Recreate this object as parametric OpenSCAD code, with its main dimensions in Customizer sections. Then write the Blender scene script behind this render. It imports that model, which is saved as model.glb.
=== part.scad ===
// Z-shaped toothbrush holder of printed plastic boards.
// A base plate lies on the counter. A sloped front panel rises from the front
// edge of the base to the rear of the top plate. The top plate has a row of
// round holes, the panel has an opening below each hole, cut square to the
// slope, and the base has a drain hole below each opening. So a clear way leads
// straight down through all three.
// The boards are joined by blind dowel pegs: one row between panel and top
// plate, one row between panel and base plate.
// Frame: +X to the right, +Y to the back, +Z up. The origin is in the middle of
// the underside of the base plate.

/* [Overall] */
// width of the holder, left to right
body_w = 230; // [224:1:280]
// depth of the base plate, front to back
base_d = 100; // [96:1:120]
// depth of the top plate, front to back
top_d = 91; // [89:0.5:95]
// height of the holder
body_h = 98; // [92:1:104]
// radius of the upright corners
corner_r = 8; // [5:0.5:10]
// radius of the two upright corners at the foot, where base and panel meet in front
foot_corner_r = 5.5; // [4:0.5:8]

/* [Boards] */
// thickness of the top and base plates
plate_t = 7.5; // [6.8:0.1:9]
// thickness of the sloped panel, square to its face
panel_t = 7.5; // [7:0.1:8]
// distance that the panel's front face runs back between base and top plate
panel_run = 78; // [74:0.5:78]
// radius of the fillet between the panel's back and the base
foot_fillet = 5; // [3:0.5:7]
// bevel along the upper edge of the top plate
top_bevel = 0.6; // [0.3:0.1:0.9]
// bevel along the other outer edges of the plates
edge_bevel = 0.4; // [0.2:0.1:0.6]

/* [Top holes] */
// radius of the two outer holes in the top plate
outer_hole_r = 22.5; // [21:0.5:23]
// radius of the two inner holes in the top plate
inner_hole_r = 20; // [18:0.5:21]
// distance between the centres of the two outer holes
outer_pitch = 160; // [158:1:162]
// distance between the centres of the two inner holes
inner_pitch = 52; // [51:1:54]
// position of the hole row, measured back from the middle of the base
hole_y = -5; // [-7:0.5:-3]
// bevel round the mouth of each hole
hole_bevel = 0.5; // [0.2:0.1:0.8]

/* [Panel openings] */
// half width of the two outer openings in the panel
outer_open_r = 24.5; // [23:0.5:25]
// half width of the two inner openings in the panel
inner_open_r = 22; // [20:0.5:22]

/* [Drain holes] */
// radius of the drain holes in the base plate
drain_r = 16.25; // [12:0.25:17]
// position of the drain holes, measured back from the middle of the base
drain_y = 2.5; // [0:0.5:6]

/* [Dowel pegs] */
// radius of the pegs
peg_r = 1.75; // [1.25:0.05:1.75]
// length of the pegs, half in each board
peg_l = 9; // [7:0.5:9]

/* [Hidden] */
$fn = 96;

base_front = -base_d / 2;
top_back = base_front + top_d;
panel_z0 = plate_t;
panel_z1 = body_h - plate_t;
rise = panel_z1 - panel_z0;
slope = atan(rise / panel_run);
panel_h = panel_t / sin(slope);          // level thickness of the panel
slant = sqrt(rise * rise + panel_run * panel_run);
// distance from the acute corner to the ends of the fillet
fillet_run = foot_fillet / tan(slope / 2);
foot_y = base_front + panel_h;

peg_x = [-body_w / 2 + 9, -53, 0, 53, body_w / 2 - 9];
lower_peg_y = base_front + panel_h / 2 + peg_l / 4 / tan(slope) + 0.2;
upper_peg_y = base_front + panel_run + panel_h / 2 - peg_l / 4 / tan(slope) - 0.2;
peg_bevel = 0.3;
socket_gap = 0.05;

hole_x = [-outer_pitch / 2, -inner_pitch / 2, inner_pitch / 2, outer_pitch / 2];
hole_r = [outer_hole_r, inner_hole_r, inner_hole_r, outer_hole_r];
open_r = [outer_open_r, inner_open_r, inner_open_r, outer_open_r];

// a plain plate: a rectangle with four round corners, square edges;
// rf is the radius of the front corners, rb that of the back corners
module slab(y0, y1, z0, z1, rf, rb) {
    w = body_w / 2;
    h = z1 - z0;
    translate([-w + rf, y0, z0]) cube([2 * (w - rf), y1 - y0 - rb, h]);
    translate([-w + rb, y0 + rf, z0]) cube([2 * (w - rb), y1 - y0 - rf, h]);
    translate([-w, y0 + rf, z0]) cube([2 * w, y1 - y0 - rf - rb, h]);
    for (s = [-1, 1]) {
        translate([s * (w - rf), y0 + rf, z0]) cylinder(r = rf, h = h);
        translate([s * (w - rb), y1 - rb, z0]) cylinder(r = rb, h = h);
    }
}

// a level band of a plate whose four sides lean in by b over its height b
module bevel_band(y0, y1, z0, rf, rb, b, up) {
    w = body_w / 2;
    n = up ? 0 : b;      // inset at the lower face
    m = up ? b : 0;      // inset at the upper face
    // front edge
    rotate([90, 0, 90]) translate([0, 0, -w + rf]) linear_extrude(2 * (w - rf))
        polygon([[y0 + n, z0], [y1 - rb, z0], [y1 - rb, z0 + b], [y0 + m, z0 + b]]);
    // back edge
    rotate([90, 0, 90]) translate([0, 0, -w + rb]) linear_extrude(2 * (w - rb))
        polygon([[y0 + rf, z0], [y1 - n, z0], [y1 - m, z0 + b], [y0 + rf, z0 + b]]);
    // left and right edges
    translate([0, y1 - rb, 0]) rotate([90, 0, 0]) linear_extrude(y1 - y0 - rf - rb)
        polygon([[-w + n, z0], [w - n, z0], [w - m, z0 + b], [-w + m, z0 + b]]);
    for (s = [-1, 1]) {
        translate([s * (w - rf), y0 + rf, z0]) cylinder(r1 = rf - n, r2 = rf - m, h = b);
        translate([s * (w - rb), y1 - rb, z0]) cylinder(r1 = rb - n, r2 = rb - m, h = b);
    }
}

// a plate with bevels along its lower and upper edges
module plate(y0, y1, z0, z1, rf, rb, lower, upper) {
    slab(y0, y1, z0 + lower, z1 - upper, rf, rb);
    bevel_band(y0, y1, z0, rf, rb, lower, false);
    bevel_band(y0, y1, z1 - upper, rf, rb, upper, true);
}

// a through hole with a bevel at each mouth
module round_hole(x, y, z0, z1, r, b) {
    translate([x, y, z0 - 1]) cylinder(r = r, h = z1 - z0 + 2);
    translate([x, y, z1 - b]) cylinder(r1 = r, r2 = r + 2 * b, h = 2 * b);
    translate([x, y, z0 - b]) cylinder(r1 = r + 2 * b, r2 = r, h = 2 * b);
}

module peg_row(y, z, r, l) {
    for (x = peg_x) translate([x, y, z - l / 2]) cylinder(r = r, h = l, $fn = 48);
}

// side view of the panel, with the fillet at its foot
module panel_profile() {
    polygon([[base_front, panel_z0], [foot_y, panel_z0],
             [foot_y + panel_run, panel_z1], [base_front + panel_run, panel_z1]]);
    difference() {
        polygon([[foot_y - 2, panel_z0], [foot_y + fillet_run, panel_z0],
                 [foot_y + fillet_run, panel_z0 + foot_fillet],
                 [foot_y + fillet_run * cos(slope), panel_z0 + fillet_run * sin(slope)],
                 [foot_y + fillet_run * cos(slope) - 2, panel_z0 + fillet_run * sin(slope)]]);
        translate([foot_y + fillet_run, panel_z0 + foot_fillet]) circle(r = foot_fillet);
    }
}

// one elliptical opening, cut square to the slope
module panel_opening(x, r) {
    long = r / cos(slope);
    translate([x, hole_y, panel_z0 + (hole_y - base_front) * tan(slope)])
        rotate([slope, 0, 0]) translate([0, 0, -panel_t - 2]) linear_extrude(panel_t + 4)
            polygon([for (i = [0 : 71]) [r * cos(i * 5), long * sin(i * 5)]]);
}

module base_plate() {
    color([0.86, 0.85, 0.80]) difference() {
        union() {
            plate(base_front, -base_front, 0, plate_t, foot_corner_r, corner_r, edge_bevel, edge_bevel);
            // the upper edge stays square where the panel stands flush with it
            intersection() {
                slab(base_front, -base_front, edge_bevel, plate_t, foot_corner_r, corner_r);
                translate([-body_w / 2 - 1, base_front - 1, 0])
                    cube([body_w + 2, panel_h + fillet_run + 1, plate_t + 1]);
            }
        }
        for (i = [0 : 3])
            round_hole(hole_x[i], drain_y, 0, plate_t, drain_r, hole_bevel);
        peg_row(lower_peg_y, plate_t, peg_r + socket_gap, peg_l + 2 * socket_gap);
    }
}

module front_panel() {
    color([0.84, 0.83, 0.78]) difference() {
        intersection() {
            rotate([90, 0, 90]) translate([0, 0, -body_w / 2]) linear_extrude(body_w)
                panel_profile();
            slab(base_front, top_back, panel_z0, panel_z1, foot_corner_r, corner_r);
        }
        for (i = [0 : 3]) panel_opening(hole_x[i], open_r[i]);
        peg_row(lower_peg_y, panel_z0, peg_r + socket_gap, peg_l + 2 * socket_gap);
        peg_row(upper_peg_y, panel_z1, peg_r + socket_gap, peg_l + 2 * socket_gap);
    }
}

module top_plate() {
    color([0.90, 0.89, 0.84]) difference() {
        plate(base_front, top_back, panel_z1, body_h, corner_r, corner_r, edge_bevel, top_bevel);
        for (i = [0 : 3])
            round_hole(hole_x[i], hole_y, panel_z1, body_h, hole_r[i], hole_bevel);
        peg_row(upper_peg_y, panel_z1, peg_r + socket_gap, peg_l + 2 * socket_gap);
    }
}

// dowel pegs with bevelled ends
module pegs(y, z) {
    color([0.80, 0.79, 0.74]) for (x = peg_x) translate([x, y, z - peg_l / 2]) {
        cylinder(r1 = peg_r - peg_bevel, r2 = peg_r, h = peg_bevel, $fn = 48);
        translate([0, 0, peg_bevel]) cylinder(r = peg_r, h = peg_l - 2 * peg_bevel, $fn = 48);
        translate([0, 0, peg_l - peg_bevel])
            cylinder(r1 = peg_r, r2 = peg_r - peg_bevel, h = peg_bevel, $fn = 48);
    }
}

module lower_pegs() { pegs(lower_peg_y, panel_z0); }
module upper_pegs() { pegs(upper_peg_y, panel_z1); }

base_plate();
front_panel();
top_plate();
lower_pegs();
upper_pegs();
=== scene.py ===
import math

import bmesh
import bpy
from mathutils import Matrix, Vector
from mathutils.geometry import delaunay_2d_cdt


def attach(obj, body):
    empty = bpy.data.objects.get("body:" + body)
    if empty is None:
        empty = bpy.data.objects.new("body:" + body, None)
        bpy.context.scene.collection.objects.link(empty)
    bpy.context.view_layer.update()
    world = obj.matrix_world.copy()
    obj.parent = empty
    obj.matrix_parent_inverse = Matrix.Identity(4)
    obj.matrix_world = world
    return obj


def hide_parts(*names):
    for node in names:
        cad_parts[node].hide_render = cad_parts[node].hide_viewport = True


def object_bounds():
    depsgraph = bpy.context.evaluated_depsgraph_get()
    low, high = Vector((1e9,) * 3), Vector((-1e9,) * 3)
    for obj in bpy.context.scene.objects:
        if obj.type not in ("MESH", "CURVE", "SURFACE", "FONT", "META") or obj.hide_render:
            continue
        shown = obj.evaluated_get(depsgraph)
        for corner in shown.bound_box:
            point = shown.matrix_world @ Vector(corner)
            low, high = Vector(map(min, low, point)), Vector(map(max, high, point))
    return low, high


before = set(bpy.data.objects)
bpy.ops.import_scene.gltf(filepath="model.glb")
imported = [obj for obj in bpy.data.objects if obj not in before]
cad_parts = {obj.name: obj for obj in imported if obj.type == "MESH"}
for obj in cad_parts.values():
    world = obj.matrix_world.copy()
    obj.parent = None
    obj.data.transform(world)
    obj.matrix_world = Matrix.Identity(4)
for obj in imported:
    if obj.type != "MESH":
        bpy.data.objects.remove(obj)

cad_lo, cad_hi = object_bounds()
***
> _The exercise_:
Begin with the line containing "translate([0, 0, peg_bevel])", end with the line containing "if empty is", and repeat every line in that stretch exactly.

> _Expected output_:
        translate([0, 0, peg_bevel]) cylinder(r = peg_r, h = peg_l - 2 * peg_bevel, $fn = 48);
        translate([0, 0, peg_l - peg_bevel])
            cylinder(r1 = peg_r, r2 = peg_r - peg_bevel, h = peg_bevel, $fn = 48);
    }
}

module lower_pegs() { pegs(lower_peg_y, panel_z0); }
module upper_pegs() { pegs(upper_peg_y, panel_z1); }

base_plate();
front_panel();
top_plate();
lower_pegs();
upper_pegs();
=== scene.py ===
import math

import bmesh
import bpy
from mathutils import Matrix, Vector
from mathutils.geometry import delaunay_2d_cdt


def attach(obj, body):
    empty = bpy.data.objects.get("body:" + body)
    if empty is None:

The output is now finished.